Fitting into Froshmore Year


Froshmore Sophia Troshynski, junior Trenton Elliott, and senior Sarah O’Shay know all about the challenges of froshmore year.

Sid Ram, Social Media Manager

It’s one thing to be a new student at a school. It’s another to be a new student in a class where everyone knows everyone at one of the country’s best high schools. The extensive application process of first-year sophomores (froshmores) is just one of three main challenges faced by five to 15 froshmores who join every year.

“The application process was more extensive. You need three teacher recommendations. And even though the essay is in person, you still have to [respond to] nine questions,” senior Sarah O’ Shay said. “It was kind of initially a joke for me, because I figured that I wouldn’t get in. I was just applying for the fun of it, but as I went through the application process it kind of got more serious for me.”

Junior, Trenton Elliott, went through the lengthy application process seeking a challenge.

“I thought that tests were too easy [at base school], and I didn’t have a fun time learning because everything was so slow paced,” Elliott said.

When it comes to senior research labs, students are advised to have the appropriate prerequisites for at least two labs, but because of all of the other course requirements, this suggestion is difficult to achieve for some froshmores.

“I am not really even eligible for two [labs] right now. I’m technically [only] eligible for the microelectronics lab, because I’m taking two semesters of electronics classes,” Elliott said. “I’m not eligible for my second pick, which would be the automation and robotics lab.”

Senior research lab prerequisites are not the only classes froshmores have to fit into their schedules. They also have to complete other required courses, such as Research Statistics 1.

“I have to take stats this year since it’s a requirement for everyone,” current froshmore Sophia Troshynski said. “The only difference is that I have to take it as a sophomore.”

Another challenge that some froshmores face is finding friends immediately.

“It was sort of hard to come [to Jefferson] in the middle of high school because people sort of made friends in their IBET groups and got really close in ninth grade,” Troshynski said. “So coming in, it was sort of hard to talk to people, and make friendships.”

While Elliott doesn’t think that being a froshmore was all that bad, he does acknowledge that it was quite difficult in some ways.

“If I had to give advice to next year’s froshmores, I would just say don’t even pretend like you’re going to be an insider with all of the new groups at school, because you’re part of a different route,” Elliott said. “The 15 kids that I was with, in tech 10 stayed with me until junior year and they’re still some of my primary friends, [because] it’s hard to get into new groups.”

The most difficult part of being a froshmore for O’Shay was the acceleration of academics.

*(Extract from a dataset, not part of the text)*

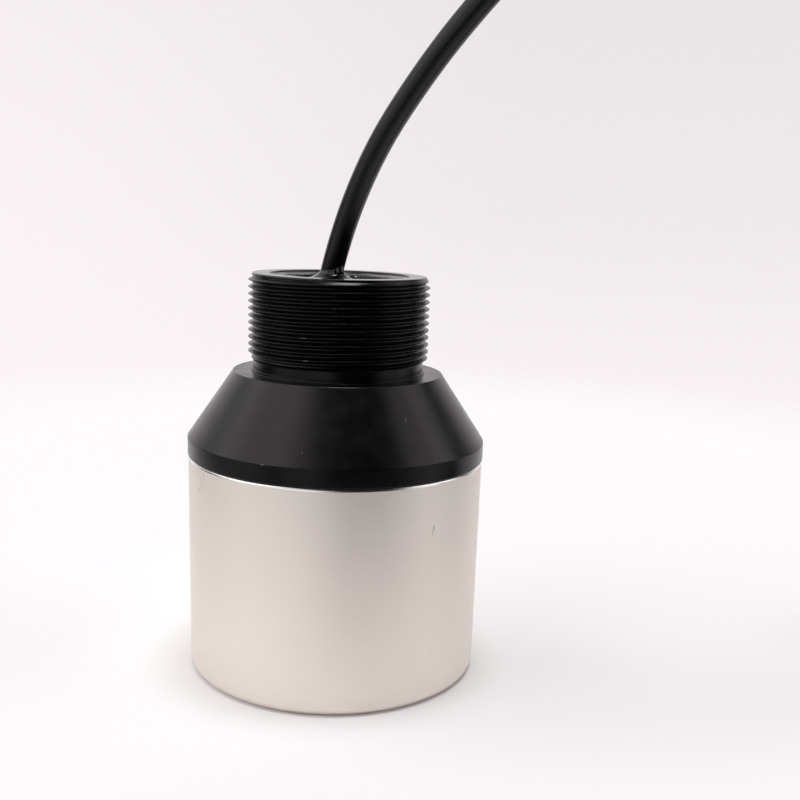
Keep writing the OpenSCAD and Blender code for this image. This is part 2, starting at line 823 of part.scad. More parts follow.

“I wasn’t used to the academic challenge given that I used to go to school in Prince William [County],” O’Shay said. “I’m pretty sure that this is a thing that many people here go through, but I feel like I was in a better standing at Forest Park.”

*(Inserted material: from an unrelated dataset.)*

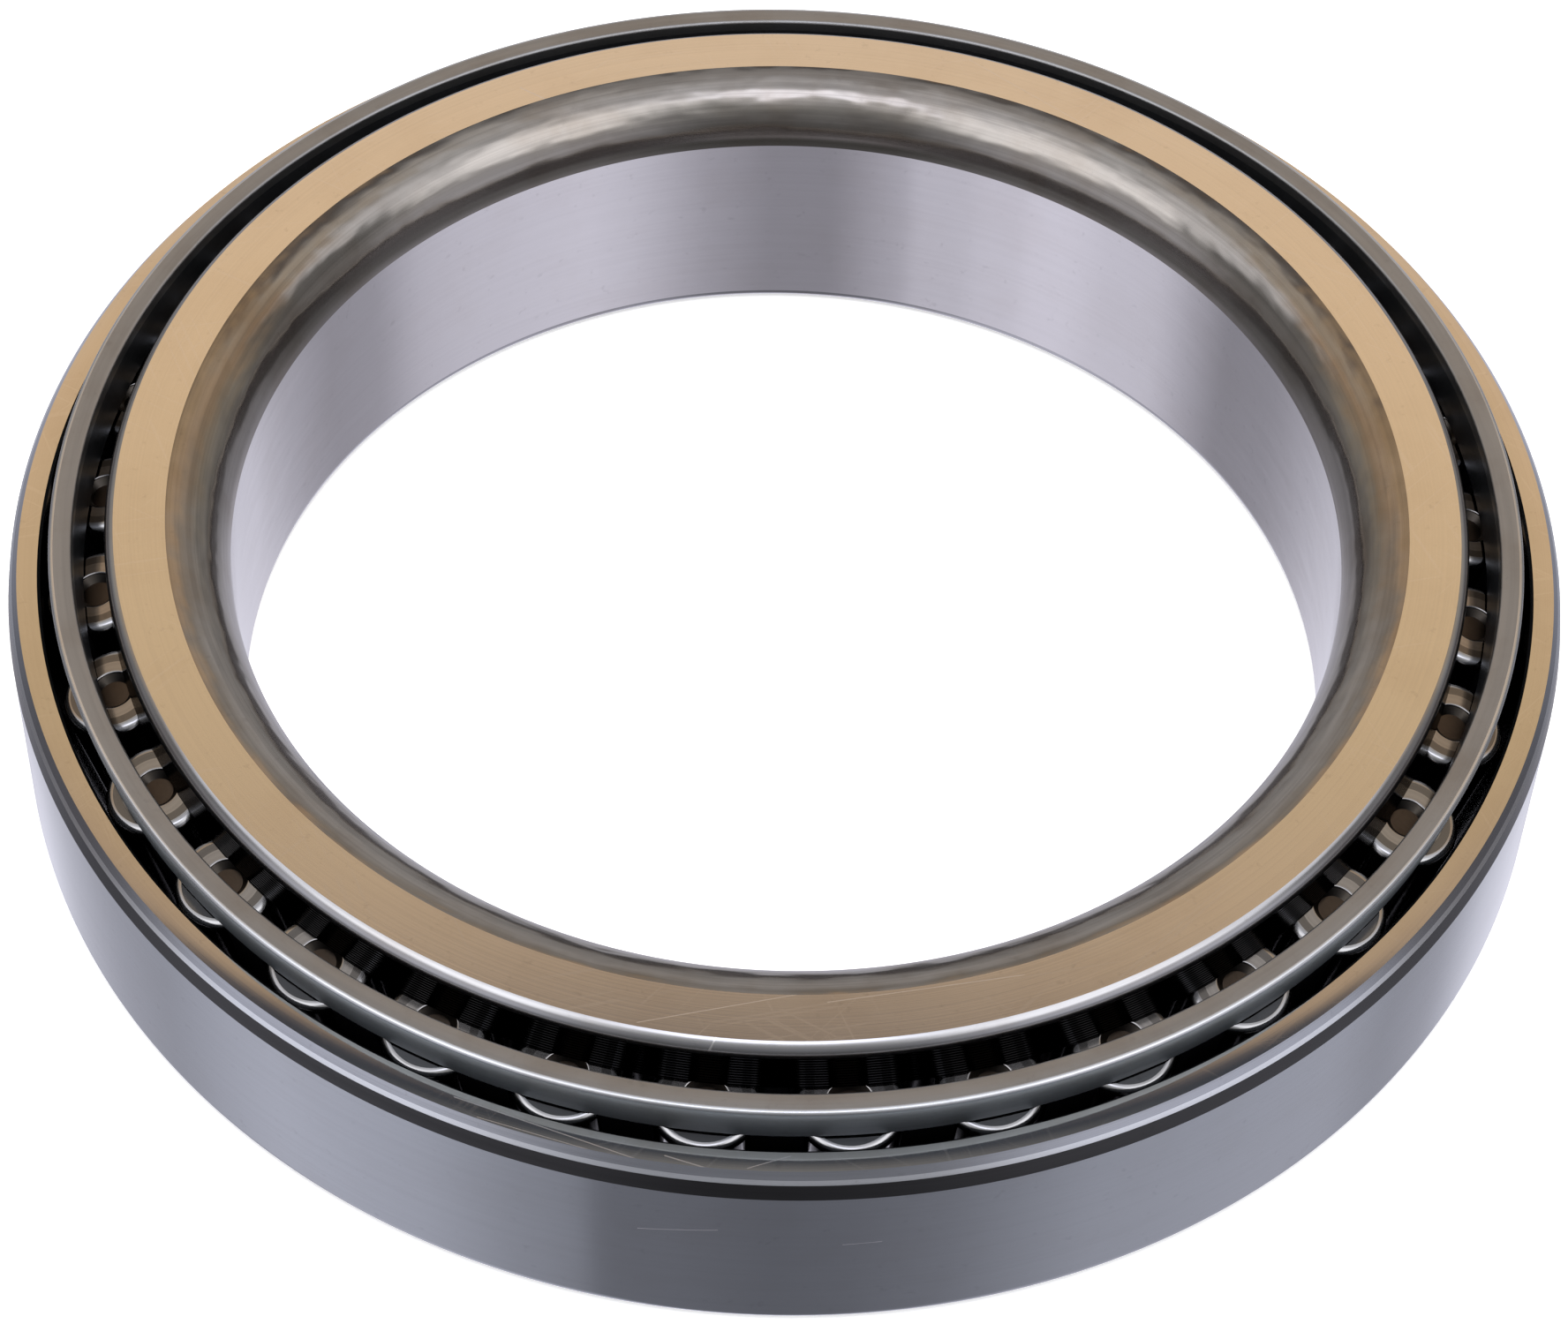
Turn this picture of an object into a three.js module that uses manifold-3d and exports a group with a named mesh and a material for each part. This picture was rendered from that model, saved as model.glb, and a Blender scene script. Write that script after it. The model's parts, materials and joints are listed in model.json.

Entering Jefferson as froshmore has positive aspects too.

“At first, I wasn’t happy that I came because I really missed Forest Park, but then I kind of changed my mind because I feel like the culture here is more inclusive,” O’Shay said.

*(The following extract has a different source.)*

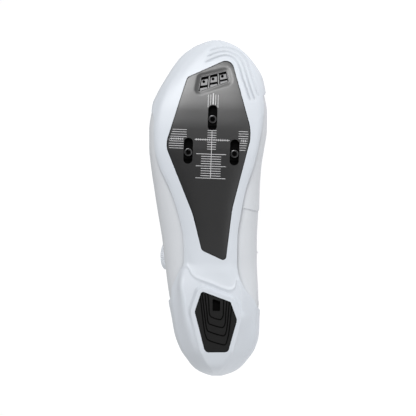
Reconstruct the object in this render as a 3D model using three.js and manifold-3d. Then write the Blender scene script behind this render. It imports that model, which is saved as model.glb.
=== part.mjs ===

Elliott understands how lucky he is to attend a school like Jefferson, and even if it comes with some hardships, they are worth his while.

“There are times that I think that I wish I was back at my base school. But the vast majority of the time, I’m glad that I came here because while the school is demanding and it’s hard to make new friends and talk to people, I feel like I improve as a person every day I come to TJ. I think that [it’s] my biggest pro for the school,” Elliott said.